When can mens rea be used as a defence? 

The defence of mens rea is used in cases where the accused is either unaware that the act was a crime or where the person did not intend to commit the offence. It refers to the state of mind of the accused at the time of committing an offence. The intention of the accused is the key in cases of mens rea. 

Hence, the defence of mens rea must be used in cases where there is reasonable doubt about the intention and state of mind of the accused. 

What is the popular maxim for ignorance of the law?

The Latin maxim of ignorantia juris non excusat means ignorance of law is not an excuse. This means that one cannot be saved from the liability of committing an offence on the ground that the accused was not aware of the law. The law does not provide any kind of immunity for such reasons in criminal cases.  

Is ignorance of fact always a defence under the law?

The Latin maxim ignorantia facti excusat, which means that if an individual is unaware of a fact and acts in good faith due to lack of knowledge, the person cannot be held liable. Ignorance of fact can be used as a good defence, but it might not work every time.  

What is subordinate or delegated legislation? 

Delegated (or subordinate or subsidiary) legislation refers to those laws made by persons or bodies to whom parliament has delegated law-making authority. When any law or Act confers anybody or individuals with rule-making powers, it is known as subordinate or delegated legislation.
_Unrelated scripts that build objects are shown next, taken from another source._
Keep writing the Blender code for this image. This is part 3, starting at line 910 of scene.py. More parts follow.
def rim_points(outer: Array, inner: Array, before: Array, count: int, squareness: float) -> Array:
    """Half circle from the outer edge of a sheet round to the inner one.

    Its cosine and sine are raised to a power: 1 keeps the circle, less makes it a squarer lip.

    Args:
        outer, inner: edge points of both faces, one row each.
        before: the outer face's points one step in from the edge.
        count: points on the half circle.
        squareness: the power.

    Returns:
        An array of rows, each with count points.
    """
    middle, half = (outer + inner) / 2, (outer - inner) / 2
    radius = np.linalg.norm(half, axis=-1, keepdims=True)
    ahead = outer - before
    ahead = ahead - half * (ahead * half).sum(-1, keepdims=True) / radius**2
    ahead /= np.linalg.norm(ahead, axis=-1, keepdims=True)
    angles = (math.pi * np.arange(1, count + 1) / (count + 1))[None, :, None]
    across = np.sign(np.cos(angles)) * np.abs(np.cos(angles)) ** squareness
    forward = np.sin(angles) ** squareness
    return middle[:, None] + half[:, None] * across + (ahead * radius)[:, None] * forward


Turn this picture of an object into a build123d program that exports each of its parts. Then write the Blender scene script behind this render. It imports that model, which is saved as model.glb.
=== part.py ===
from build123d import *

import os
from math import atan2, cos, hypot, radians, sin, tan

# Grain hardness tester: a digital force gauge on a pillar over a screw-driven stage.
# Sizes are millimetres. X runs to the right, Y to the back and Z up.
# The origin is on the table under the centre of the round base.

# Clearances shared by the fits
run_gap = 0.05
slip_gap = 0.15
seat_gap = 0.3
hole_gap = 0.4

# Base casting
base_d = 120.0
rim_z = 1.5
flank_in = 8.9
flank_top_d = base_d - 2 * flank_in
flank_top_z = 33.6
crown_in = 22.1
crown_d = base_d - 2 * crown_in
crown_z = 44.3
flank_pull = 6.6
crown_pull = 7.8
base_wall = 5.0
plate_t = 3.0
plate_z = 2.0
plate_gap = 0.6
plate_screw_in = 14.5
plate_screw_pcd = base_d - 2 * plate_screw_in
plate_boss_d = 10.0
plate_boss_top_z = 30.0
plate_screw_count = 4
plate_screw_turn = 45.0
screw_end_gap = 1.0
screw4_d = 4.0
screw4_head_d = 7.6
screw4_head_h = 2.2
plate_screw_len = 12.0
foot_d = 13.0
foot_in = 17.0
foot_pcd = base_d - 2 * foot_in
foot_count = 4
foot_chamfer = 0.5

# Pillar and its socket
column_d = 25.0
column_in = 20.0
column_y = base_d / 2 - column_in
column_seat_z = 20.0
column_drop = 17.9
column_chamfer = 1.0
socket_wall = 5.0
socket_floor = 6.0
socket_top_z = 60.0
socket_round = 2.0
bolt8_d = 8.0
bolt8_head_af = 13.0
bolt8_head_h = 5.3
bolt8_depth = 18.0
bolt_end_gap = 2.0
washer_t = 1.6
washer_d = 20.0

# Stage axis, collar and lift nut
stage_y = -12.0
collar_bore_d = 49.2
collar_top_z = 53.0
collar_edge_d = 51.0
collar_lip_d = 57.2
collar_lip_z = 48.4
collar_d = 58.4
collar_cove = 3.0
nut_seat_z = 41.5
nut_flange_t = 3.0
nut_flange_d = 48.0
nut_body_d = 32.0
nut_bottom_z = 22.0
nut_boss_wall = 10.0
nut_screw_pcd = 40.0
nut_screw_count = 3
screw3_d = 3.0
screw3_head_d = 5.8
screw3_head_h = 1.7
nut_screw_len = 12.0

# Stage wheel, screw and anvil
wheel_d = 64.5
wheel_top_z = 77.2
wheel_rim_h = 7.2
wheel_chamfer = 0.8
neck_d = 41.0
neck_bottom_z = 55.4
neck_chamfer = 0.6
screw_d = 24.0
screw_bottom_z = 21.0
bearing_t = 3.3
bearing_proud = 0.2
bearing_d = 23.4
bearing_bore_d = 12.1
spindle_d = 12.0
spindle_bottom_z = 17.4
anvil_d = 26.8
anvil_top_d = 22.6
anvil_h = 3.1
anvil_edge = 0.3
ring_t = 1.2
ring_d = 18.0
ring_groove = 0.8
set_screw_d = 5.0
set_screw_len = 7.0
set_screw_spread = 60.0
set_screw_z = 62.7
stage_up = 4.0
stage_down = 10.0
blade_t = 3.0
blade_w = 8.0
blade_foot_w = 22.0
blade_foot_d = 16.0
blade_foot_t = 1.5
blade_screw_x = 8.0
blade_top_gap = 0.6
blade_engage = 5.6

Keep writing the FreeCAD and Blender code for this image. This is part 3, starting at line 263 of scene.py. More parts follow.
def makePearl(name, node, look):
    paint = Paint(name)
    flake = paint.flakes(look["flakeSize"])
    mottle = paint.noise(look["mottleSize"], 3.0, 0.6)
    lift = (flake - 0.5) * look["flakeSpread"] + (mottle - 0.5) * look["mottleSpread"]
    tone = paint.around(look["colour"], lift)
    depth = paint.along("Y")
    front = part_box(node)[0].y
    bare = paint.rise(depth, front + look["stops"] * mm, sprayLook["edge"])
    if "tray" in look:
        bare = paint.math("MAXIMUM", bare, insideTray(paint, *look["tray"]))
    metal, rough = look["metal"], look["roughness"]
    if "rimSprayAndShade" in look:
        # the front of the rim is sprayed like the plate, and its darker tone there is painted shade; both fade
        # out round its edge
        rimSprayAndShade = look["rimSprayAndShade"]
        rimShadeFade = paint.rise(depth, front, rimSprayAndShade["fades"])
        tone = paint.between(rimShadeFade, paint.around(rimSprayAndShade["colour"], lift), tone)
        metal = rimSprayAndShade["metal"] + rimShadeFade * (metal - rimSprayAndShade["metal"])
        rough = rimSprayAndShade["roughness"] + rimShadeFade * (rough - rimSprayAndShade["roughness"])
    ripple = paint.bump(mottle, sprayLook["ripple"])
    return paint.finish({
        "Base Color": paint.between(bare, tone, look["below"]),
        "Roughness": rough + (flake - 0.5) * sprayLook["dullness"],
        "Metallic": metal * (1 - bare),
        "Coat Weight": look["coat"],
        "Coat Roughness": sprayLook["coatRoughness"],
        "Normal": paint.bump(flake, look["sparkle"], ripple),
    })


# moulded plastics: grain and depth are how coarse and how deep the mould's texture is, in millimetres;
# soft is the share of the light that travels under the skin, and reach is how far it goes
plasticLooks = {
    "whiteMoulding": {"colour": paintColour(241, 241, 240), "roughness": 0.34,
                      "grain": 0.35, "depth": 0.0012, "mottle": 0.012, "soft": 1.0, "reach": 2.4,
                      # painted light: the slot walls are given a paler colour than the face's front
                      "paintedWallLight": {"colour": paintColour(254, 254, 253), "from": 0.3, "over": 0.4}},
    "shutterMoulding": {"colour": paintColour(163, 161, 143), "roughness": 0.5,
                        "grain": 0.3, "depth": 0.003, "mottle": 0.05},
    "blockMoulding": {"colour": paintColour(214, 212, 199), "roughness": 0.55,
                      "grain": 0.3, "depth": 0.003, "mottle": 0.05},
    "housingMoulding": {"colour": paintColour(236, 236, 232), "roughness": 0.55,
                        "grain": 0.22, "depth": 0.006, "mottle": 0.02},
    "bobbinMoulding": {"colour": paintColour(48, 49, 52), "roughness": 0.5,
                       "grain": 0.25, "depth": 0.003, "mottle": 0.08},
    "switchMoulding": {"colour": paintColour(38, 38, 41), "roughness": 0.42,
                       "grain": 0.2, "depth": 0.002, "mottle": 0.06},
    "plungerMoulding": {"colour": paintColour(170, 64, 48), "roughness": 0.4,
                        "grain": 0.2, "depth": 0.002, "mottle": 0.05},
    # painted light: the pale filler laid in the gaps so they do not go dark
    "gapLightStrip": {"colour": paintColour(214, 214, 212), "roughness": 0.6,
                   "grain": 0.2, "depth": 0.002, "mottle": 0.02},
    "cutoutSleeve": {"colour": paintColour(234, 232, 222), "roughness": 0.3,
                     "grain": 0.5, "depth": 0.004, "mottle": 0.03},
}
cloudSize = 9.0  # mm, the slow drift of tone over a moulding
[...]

These laws either vest the present State or Central governments to draft rules and regulations or shall create boards and authorities for the implementation of the laws brought by the Parliament or the state legislature.

In precise form, subordinate or delegated legislation means to give some executive powers for the efficient implementation of rules and regulations. Generally, such powers are given to make rules or guidelines for speedy and effective actions. For instance, in the present case, the government was vested with the powers to make rules regarding the imports, exports and transit of gold in India. These powers were provided under the Foreign Exchange Regulation Act, 1947.